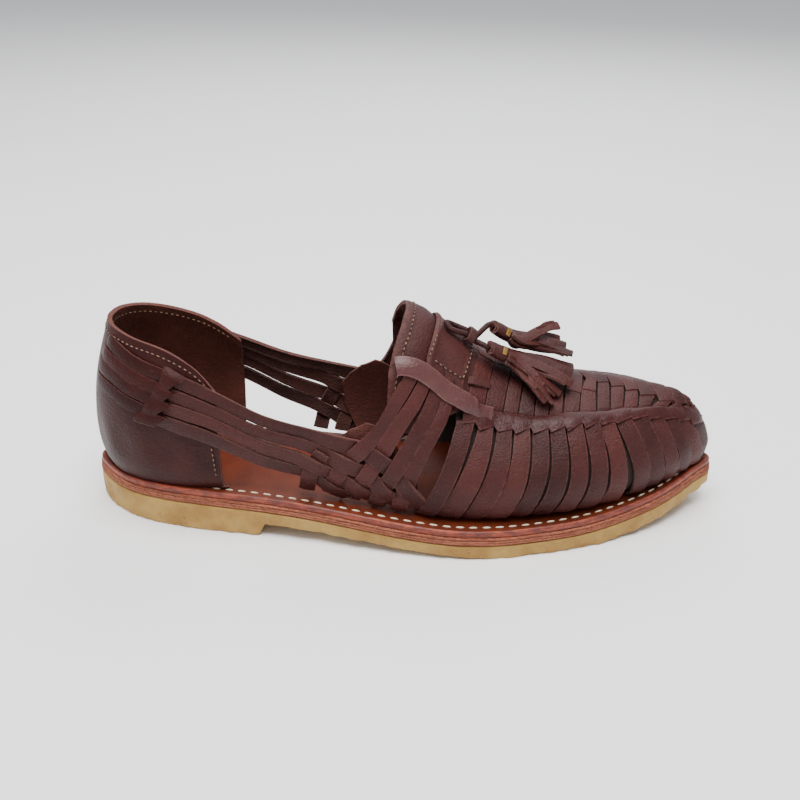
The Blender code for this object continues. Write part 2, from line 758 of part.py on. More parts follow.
for side_name, side in SIDES:
    wall(f"side_lining_{side_name}", grid(LINING_COLUMNS, len(LINING_ROWS)),
         lambda key, side=side: lining_point(side, key, -CLEARANCE),
         lambda key, side=side: lining_point(side, key, -CLEARANCE - LINING_WALL), LINING_LEATHER)


# Tassels: a rolled head with strands cut in it, lying forward over the vamp

# Head: rear and front of its axis as station, girth and lift. Strands: station, girth and lift
# of each tip, from the inner side of the head to the outer side.
TASSELS = {
    "tassel_outer": {
        "head": ((9.72, -0.20, 0.0100), (10.40, -0.12, 0.0088)),
        "strands": (
            (12.02, 0.02, 0.0086), (11.98, -0.14, 0.0078), (11.88, -0.28, 0.0060),
            (11.96, -0.40, 0.0082), (11.72, -0.52, 0.0058), (11.56, -0.68, 0.0062),
            (11.22, -0.50, 0.0094),
        ),
    },
    "tassel_inner": {
        "head": ((9.68, 0.16, 0.0140), (10.32, 0.24, 0.0136)),
        "strands": (
            (11.98, 0.14, 0.0136), (11.84, 0.26, 0.0152), (11.94, 0.36, 0.0116),
            (11.76, 0.46, 0.0168), (11.64, 0.34, 0.0246), (11.86, 0.56, 0.0126),
        ),
    },
}
HEAD_SIDES = 10
HEAD_WIDEN = 1.15
HEAD_FLATTEN = 0.80
# Sections of a head: share along it, share of its radius.
HEAD_PROFILE = ((0.0, 0.80), (0.12, 1.0), (1.0, 0.92))
STRAND_ROOT = 0.72
STRAND_SPREAD = 0.80
STRAND_LEVEL = 0.28
STRAND_ARCH = 0.0012


def tassel_frame(start, end):
    """Rear point, axis, side and up directions of a head."""
    rear = on_last(*start)
    axis = on_last(*end) - rear
    axis /= np.linalg.norm(axis)
    side = np.cross(axis, (0.0, 0.0, 1.0))
    side /= np.linalg.norm(side)
    return rear, axis, side, np.cross(side, axis)


def tassel_head(name, rear, axis, side, up):
    sections = []
    for along, size in HEAD_PROFILE:
        centre = rear + axis * TASSEL_HEAD_LENGTH * along
        radius = TASSEL_HEAD_RADIUS * size
        turns = [2 * math.pi * k / HEAD_SIDES for k in range(HEAD_SIDES)]
        sections.append([centre + radius * (HEAD_WIDEN * math.cos(a) * side + HEAD_FLATTEN * math.sin(a) * up)
                         for a in turns])
    return loft(name, sections, BROWN_LEATHER)


def tassel_strand(name, root, tip, up):
    middle = (root + tip) / 2 + up * STRAND_ARCH
    path = [root, (root + middle) / 2 + up * STRAND_ARCH / 2, middle, tip]
    sections = []
    for k, centre in enumerate(path):
        along = path[min(k + 1, 3)] - path[max(k - 1, 0)]
        along /= np.linalg.norm(along)
        across = np.cross(along, up)
        across *= STRAND_WIDTH / 2 / np.linalg.norm(across)
        thick = np.cross(across, along)
        thick *= STRAND_THICKNESS / 2 / np.linalg.norm(thick)
        sections.append([centre - across - thick, centre + across - thick,
                         centre + across + thick, centre - across + thick])
    return loft(name, sections, BROWN_LEATHER)


for tassel_name, shape in TASSELS.items():
    rear, axis, side, up = tassel_frame(*shape["head"])
    head = tassel_head(tassel_name, rear, axis, side, up)
    strands = []
    count = len(shape["strands"])
    for k, tip in enumerate(shape["strands"]):
        spread = TASSEL_HEAD_RADIUS * STRAND_SPREAD * (1 - 2 * k / (count - 1))
        level = TASSEL_HEAD_RADIUS * STRAND_LEVEL * (1 if k % 2 else -1) + LAYER_STEP * k
        root = rear + axis * TASSEL_HEAD_LENGTH * STRAND_ROOT - side * spread + up * level
        strands.append(tassel_strand(f"{tassel_name}_strand_{k}", root, on_last(*tip), up))
    fuse(head, strands)


# Thong: from one tassel through the knot band, round a loop on the patch, and back to the other

KNOT_STATION = 9.34
LOOP_GIRTH = -0.115
LOOP_STATION = 9.00
LOOP_END = 8.84
KNOT_LENGTH = 0.0038
KNOT_WALL = 0.0012
KNOT_SIDES = 12
LACE_SPACING = 0.0032
LOOP_SPACING = 0.0044
LACE_LEAD = 0.0030
LACE_GAP = 0.0008
KNOT_LIFT = PATCH_TOP + THONG_DIAMETER / 2 + LACE_GAP + KNOT_WALL + CLEARANCE


def knot_frame():
    """Centre, forward, side and up directions of the knot band."""
    ahead = on_last(KNOT_STATION + 0.1, LOOP_GIRTH, 0.0) - on_last(KNOT_STATION - 0.1, LOOP_GIRTH, 0.0)
    ahead /= np.linalg.norm(ahead)
    up = last_normal(KNOT_STATION, LOOP_GIRTH)
    return on_last(KNOT_STATION, LOOP_GIRTH, KNOT_LIFT), ahead, np.cross(ahead, up), up


def thong_route():
    lift = PATCH_TOP + THONG_DIAMETER / 2 + 2 * CLEARANCE
    centre, ahead, side, _ = knot_frame()
    hole = on_last(LOOP_STATION, LOOP_GIRTH, lift)
    bend = on_last(LOOP_END, LOOP_GIRTH, lift)
    halves = []
    for name, sign in (("tassel_outer", 1), ("tassel_inner", -1)):
        rear, axis, _, _ = tassel_frame(*TASSELS[name]["head"])
        lace = centre + sign * side * LACE_SPACING / 2
        straight = [lace + ahead * (KNOT_LENGTH / 2 + step) for step in (LACE_GAP, 0.0)]
        straight += [lace - ahead * (KNOT_LENGTH / 2 + step) for step in (0.0, LACE_GAP)]
        halves.append([rear - axis * LACE_GAP, rear - axis * LACE_LEAD, *straight,
                       hole + sign * side * LOOP_SPACING / 2])
    return halves[0] + [bend] + halves[1][::-1]


def knot_point(key, depth):
    """Point on the band round the two laces, at a depth of wall outside its bore."""
    centre, ahead, side, up = knot_frame()
    turn = 2 * math.pi * key[0] / KNOT_SIDES
    high = THONG_DIAMETER / 2 + LACE_GAP + depth
    wide = high + LACE_SPACING / 2
    place = (key[1] - 0.5) * KNOT_LENGTH
    return centre + ahead * place + side * wide * math.cos(turn) + up * high * math.sin(turn)


knot_quads = [((c, 0), ((c + 1) % KNOT_SIDES, 0), ((c + 1) % KNOT_SIDES, 1), (c, 1))
              for c in range(KNOT_SIDES)]
wall("thong_knot", knot_quads, lambda key: knot_point(key, KNOT_WALL), lambda key: knot_point(key, 0.0),
     BROWN_LEATHER)


def tube(name, route, diameter, parts, finish):
    points = thicken_path(route, parts)
    curve = bpy.data.curves.new(name, 'CURVE')
    curve.dimensions = '3D'
    curve.bevel_depth = diameter / 2
    curve.bevel_resolution = 2
    curve.use_fill_caps = True
    spline = curve.splines.new('POLY')
    spline.points.add(len(points) - 1)
    for point, place in zip(spline.points, points):
        point.co = (*from_heel_rest(place), 1.0)
    curve.materials.append(finish)
    made = bpy.data.objects.new(name, curve)
    shoe.objects.link(made)
    return made


tube("tassel_thong", thong_route(), THONG_DIAMETER, 3, BROWN_LEATHER)
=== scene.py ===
"""Woven leather sandal for the right foot, dressed for a studio picture.

Metres, +Z up, +X to the toe, -Y is the outer side of the foot.
"""
import math

import bmesh
import bpy
import numpy as np
from mathutils import Matrix, Vector, noise


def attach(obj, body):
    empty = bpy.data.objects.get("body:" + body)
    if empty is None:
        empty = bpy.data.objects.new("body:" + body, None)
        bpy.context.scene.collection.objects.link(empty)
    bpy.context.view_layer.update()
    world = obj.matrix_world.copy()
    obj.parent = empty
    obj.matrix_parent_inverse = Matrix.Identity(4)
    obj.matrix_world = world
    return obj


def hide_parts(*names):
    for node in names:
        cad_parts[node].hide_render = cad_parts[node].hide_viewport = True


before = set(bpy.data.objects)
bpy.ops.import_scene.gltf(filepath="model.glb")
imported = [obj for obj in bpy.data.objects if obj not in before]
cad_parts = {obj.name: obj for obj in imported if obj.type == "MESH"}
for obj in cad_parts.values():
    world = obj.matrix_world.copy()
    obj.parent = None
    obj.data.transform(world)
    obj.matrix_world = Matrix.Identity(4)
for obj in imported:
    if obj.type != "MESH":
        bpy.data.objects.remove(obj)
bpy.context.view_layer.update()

# Studio: a seamless pale sweep under soft light from above and both sides, and the camera a
# little above the shoe on its outer side, as a product photograph is taken.
EYE = Vector((0.11864, -0.4299, 0.2776))
LOOK = Vector((-0.0276, 0.8867, -0.4616)).normalized()
ROLL = math.radians(0.822)
level = LOOK.cross(Vector((0, 0, 1))).normalized()
upright = level.cross(LOOK)
right = math.cos(ROLL) * level + math.sin(ROLL) * upright
up = math.cos(ROLL) * upright - math.sin(ROLL) * level
lens = bpy.data.cameras.new("studio_camera")
lens.sensor_width = 36.0
lens.lens = 46.35
lens.clip_start = 0.01
lens.dof.use_dof = False
camera = bpy.data.objects.new("studio_camera", lens)
camera.matrix_world = Matrix((
    (right.x, up.x, -LOOK.x, EYE.x), (right.y, up.y, -LOOK.y, EYE.y),
    (right.z, up.z, -LOOK.z, EYE.z), (0, 0, 0, 1)))
bpy.context.scene.collection.objects.link(camera)
bpy.context.scene.camera = camera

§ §

### TASK DIRECTIONS
Reproduce the final stretch of the data above: every line from the one holding "before = set(bpy.data.objects)" through the end, inclusive, exactly as written and nothing else.

### FINAL ANSWER
before = set(bpy.data.objects)
bpy.ops.import_scene.gltf(filepath="model.glb")
imported = [obj for obj in bpy.data.objects if obj not in before]
cad_parts = {obj.name: obj for obj in imported if obj.type == "MESH"}
for obj in cad_parts.values():
    world = obj.matrix_world.copy()
    obj.parent = None
    obj.data.transform(world)
    obj.matrix_world = Matrix.Identity(4)
for obj in imported:
    if obj.type != "MESH":
        bpy.data.objects.remove(obj)
bpy.context.view_layer.update()

# Studio: a seamless pale sweep under soft light from above and both sides, and the camera a
# little above the shoe on its outer side, as a product photograph is taken.
EYE = Vector((0.11864, -0.4299, 0.2776))
LOOK = Vector((-0.0276, 0.8867, -0.4616)).normalized()
ROLL = math.radians(0.822)
level = LOOK.cross(Vector((0, 0, 1))).normalized()
upright = level.cross(LOOK)
right = math.cos(ROLL) * level + math.sin(ROLL) * upright
up = math.cos(ROLL) * upright - math.sin(ROLL) * level
lens = bpy.data.cameras.new("studio_camera")
lens.sensor_width = 36.0
lens.lens = 46.35
lens.clip_start = 0.01
lens.dof.use_dof = False
camera = bpy.data.objects.new("studio_camera", lens)
camera.matrix_world = Matrix((
    (right.x, up.x, -LOOK.x, EYE.x), (right.y, up.y, -LOOK.y, EYE.y),
    (right.z, up.z, -LOOK.z, EYE.z), (0, 0, 0, 1)))
bpy.context.scene.collection.objects.link(camera)
bpy.context.scene.camera = camera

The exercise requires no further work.